Write out all the data again, exactly as it stands.

╔══

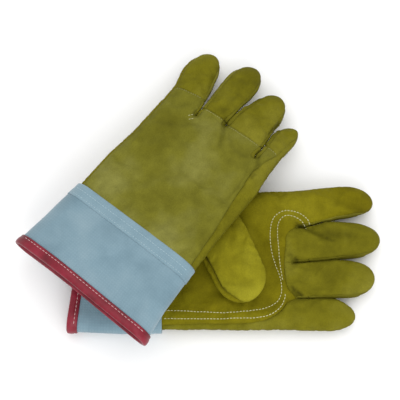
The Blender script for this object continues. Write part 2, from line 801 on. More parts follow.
def seam_vertices(faces, names, count):
    """Vertices that two or more pieces share, and which pieces meet there."""
    touching = [set() for _ in range(count)]
    for f, name in zip(faces, names):
        for v in f:
            touching[v].add(name)
    return np.array([len(t) for t in touching]) > 1, touching


def is_strip(name):
    return name.startswith("strip") or name.endswith("fourchette")


def seam_strength(flat, touching, crotches, top):
    """How deep and dark each seam vertex is: strong in the crotches and faint elsewhere."""
    out = np.zeros(len(flat))
    for i, names in enumerate(touching):
        if len(names) < 2:
            continue
        strips = [n for n in names if is_strip(n)]
        rest = [n for n in names if not is_strip(n)]
        if strips and not rest:
            out[i] = 0.0
        elif strips:
            out[i] = 0.10 if top[i] else 0.22
        elif any(n.endswith("tip_back") for n in rest):
            out[i] = 0.08
        elif any(n.endswith("_front") for n in rest):
            out[i] = 0.12
        else:
            out[i] = 0.2
    for u, v, size, amount in crotches:
        near = np.exp(-(((flat[:, 0] - u) ** 2 + (flat[:, 1] - v) ** 2) / size**2))
        out = np.where(out > 0, np.maximum(out, amount * near), out)
    return out


def vertex_normals(points, faces):
    a, b, c = points[faces[:, 0]], points[faces[:, 1]], points[faces[:, 2]]
    n = np.cross(b - a, c - a)
    out = np.zeros_like(points)
    for i in range(3):
        np.add.at(out, faces[:, i], n)
    return out / np.maximum(1e-12, np.linalg.norm(out, axis=1))[:, None]


# How far the leather may move out and in, and the cloth's shrinking and pressure.
HAND_PUCKER = (1.2 * MM, 2.6 * MM, -0.035, 2.0)
THUMB_PUCKER = (0.5 * MM, 1.6 * MM, -0.03, 1.0)
SIDEWAYS = 1.0 * MM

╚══

→ **Finished task**:
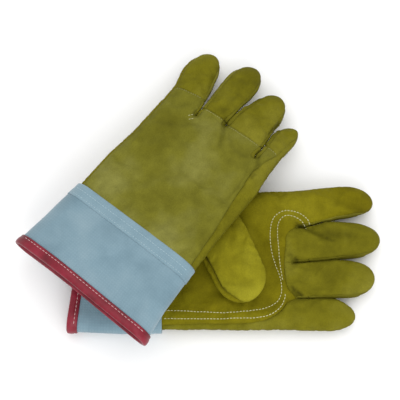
The Blender script for this object continues. Write part 2, from line 801 on. More parts follow.
def seam_vertices(faces, names, count):
    """Vertices that two or more pieces share, and which pieces meet there."""
    touching = [set() for _ in range(count)]
    for f, name in zip(faces, names):
        for v in f:
            touching[v].add(name)
    return np.array([len(t) for t in touching]) > 1, touching


def is_strip(name):
    return name.startswith("strip") or name.endswith("fourchette")


def seam_strength(flat, touching, crotches, top):
    """How deep and dark each seam vertex is: strong in the crotches and faint elsewhere."""
    out = np.zeros(len(flat))
    for i, names in enumerate(touching):
        if len(names) < 2:
            continue
        strips = [n for n in names if is_strip(n)]
        rest = [n for n in names if not is_strip(n)]
        if strips and not rest:
            out[i] = 0.0
        elif strips:
            out[i] = 0.10 if top[i] else 0.22
        elif any(n.endswith("tip_back") for n in rest):
            out[i] = 0.08
        elif any(n.endswith("_front") for n in rest):
            out[i] = 0.12
        else:
            out[i] = 0.2
    for u, v, size, amount in crotches:
        near = np.exp(-(((flat[:, 0] - u) ** 2 + (flat[:, 1] - v) ** 2) / size**2))
        out = np.where(out > 0, np.maximum(out, amount * near), out)
    return out


def vertex_normals(points, faces):
    a, b, c = points[faces[:, 0]], points[faces[:, 1]], points[faces[:, 2]]
    n = np.cross(b - a, c - a)
    out = np.zeros_like(points)
    for i in range(3):
        np.add.at(out, faces[:, i], n)
    return out / np.maximum(1e-12, np.linalg.norm(out, axis=1))[:, None]


# How far the leather may move out and in, and the cloth's shrinking and pressure.
HAND_PUCKER = (1.2 * MM, 2.6 * MM, -0.035, 2.0)
THUMB_PUCKER = (0.5 * MM, 1.6 * MM, -0.03, 1.0)
SIDEWAYS = 1.0 * MM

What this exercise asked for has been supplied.